Monday, August 05, 2013

Policy Sans Ethics

Policy Sans Ethics
Tibor R. Machan
Yet another ancient political debate concerns whether public policy needs to be based on certain norms, or ethical principles.

Classical and a few modern political philosophers -- e.g., Socrates, Plato, Aristotle, Aquinas, Spinoza, John Locke, et al. -- argued that to learn how to govern, one must have certain values for which governing needs to aim.  These would be justice, peace, equality, or liberty. The source of these values might be one or another conception of the divine, human nature, intuition, majority sentiment or something like these.

This approach was referred to as foundationalism and the debates concerned how to achieve the values, not weather such values are needed to guide public affairs.
The idea is well exhibited in the Declaration of Independence where the goal of governance is to secure the protection of the fundamental rights of the citizenry. The limitations of governance stem from those rights, as they are laid out in, for example, the American Bill of Rights.  Any policy proposal that violates such rights is null and void and the Supreme Court had been established to supervise governors with that in mind.
In time, however, another school of governance emerged and began to challenge the kind that relied on basic principles and values for guidance. The source of this alternative school was American pragmatism. 
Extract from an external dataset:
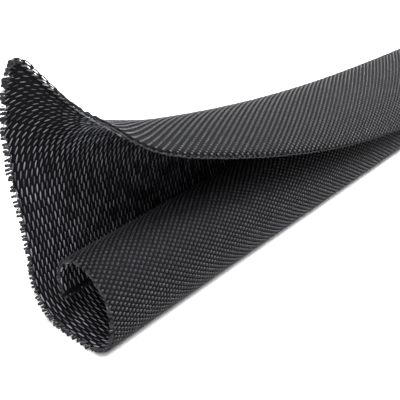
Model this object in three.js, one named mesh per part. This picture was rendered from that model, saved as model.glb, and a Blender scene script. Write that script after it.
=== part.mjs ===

Pragmatists such as Charles Peirce, C. I. Lewis, John Dewey, Oliver Wendel Holmes, Jr., didn't think there exist any fundamental principles to guide public policy.  Instead the best we can do is identify practical approaches.  This is the by now well known "whatever works" approach.  For example, “Defenders of Chicago-style law and economics want to be seen not as ideologues [the term of denigration for the principled approach], but as realists.  [Judge Richard] Posner [put it this way]: ‘We ask not whether the economic approach to law is adequately grounded’ in any particular ethical system, ‘but whether it is the best approach for the contemporary American legal system to follow.’” Peter Coy, “Opening Remarks,” Bloomberg Businessweek, 6/11-6/17, 2012, p. 10.
The trouble is that without some reference to ethics or values there is no way to tell what "the best approach for the contemporary American legal system" would amount to.  "Best" is a value term and when Judge Posner makes use of it, he admits, at least implicitly, that even his pragmatic or practical approach to law and public policy aims to be tied to certain ideals of right versus wrong.

All pragmatists face this problem, be they inclined toward the Right (such as Posner) or Left (such as Cass Sunstein). Their pragmatism may suggest otherwise but in their public policy preferences they show their hands clearly enough.  Without a foundation to back up their preferences, their public philosophy ultimately turns out to be arbitrary, based on wishes and hopes, not on anything that could be ascertained such as human nature, God's will, etc.
The bottom line is that the pragmatic approach simply fails to be a substitute for the approach that rests on basic principles or values.  It invokes hidden principles, ones that its advocates believe can escape the need for justification. But that is quite hopeless.